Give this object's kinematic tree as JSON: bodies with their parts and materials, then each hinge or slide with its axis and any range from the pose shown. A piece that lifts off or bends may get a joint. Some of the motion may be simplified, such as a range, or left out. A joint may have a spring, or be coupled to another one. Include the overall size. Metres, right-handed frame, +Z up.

==

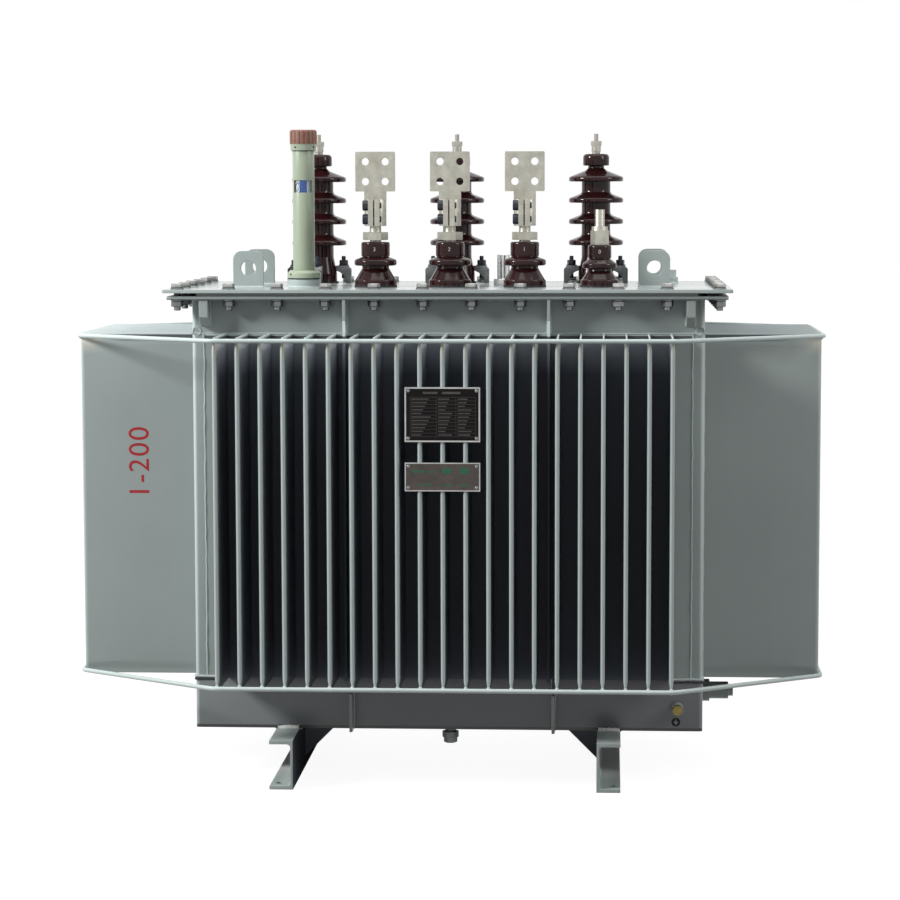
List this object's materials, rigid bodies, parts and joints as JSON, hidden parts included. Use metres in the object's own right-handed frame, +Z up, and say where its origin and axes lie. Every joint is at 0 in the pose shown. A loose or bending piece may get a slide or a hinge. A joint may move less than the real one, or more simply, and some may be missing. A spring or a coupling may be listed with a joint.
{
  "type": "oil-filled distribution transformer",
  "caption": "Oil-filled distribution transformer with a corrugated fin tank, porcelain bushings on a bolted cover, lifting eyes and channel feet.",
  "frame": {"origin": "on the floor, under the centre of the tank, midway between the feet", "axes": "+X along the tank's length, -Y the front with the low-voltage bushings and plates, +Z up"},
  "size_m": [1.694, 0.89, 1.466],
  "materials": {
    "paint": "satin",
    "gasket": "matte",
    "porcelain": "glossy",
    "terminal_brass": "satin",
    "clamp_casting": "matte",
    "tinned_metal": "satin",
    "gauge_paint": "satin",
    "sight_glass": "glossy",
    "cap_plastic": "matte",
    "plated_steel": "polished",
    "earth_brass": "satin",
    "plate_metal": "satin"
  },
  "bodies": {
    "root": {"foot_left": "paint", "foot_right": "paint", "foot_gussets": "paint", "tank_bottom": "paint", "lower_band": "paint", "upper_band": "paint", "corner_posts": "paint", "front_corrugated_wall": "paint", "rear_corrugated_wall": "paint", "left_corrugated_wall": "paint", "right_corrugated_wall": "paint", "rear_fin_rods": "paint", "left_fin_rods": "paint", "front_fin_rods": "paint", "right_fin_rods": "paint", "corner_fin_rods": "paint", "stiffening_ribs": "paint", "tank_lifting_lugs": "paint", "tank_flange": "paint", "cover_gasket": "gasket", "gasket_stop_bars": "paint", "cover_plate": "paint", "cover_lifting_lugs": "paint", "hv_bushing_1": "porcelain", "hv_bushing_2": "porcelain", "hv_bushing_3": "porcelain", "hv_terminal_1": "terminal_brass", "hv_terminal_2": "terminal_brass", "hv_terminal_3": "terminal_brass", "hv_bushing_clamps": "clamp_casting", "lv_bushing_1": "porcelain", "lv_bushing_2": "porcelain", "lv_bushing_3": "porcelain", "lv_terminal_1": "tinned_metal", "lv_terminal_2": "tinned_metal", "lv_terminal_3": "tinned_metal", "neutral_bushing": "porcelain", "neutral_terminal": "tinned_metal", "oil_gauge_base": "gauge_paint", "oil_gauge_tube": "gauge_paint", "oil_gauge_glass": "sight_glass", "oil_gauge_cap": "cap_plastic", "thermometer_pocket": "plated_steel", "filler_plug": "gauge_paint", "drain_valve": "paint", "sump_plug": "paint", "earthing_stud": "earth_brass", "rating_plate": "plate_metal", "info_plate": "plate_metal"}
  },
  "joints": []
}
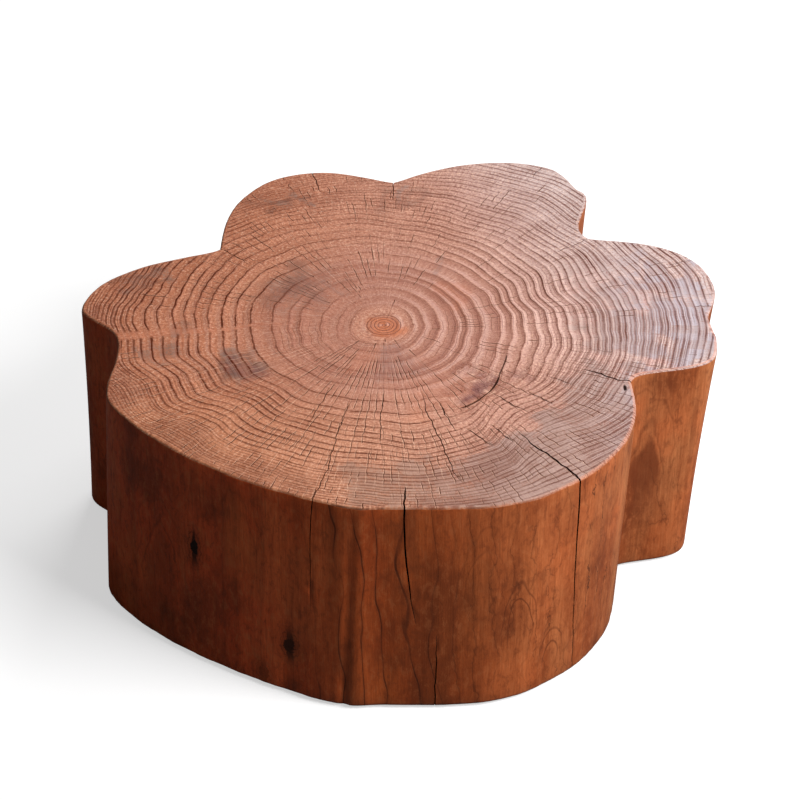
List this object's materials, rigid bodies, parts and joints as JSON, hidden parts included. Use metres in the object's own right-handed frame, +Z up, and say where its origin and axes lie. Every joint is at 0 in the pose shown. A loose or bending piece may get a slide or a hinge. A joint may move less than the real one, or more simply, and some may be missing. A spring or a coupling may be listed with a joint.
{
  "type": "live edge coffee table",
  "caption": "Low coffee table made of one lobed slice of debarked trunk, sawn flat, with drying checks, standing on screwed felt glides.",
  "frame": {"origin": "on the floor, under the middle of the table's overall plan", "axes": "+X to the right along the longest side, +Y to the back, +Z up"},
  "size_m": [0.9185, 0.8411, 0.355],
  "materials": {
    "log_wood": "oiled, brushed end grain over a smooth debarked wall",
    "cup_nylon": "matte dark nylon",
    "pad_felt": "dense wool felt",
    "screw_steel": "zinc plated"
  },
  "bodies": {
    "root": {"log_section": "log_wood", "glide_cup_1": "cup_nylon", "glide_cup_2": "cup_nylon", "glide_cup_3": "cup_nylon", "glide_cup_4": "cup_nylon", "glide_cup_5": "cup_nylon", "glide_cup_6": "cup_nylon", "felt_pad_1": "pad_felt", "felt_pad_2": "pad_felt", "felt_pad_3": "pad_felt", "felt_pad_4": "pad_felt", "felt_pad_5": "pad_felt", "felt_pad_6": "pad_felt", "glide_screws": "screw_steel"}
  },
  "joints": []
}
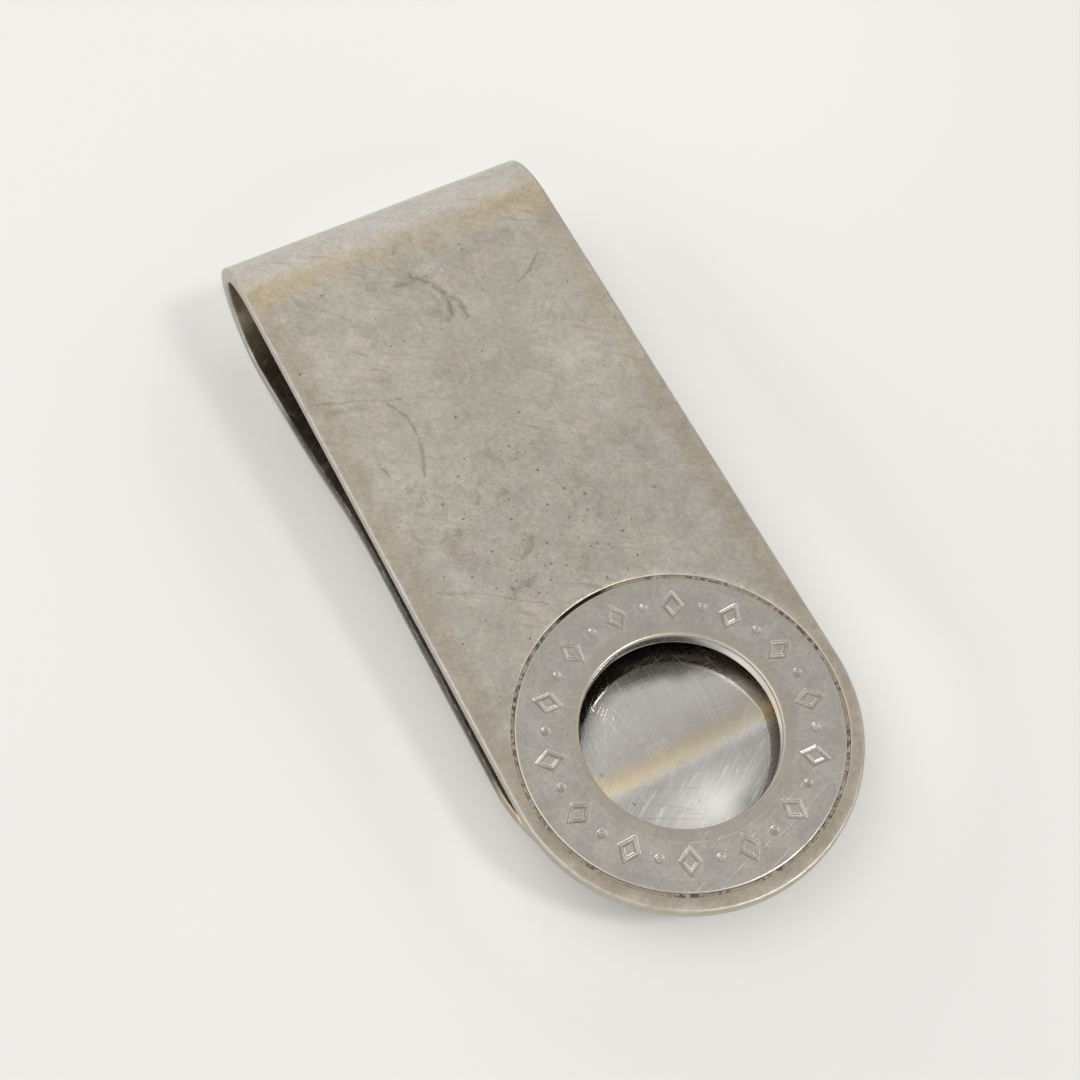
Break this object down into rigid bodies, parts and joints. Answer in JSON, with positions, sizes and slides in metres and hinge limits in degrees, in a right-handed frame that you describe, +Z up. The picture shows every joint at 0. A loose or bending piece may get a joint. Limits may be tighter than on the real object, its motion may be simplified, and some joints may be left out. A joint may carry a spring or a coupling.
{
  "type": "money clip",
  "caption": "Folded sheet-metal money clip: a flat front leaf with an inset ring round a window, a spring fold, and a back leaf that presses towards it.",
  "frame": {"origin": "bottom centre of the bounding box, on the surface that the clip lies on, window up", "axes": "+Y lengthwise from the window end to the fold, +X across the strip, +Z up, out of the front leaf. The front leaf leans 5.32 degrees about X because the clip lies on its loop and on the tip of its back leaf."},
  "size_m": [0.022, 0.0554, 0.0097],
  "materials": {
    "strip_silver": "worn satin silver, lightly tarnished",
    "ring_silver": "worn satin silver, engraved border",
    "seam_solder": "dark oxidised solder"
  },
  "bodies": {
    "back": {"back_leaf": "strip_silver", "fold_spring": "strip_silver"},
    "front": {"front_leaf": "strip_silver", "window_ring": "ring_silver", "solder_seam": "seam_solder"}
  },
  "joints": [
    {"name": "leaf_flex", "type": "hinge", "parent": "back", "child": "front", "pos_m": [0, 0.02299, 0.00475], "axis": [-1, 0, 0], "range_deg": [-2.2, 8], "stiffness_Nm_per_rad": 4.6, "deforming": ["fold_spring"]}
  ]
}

» **EXERCISE AIM**: State how many lines of the listing above include the word "object". Give nothing but the number.

» **SOLUTION**: 4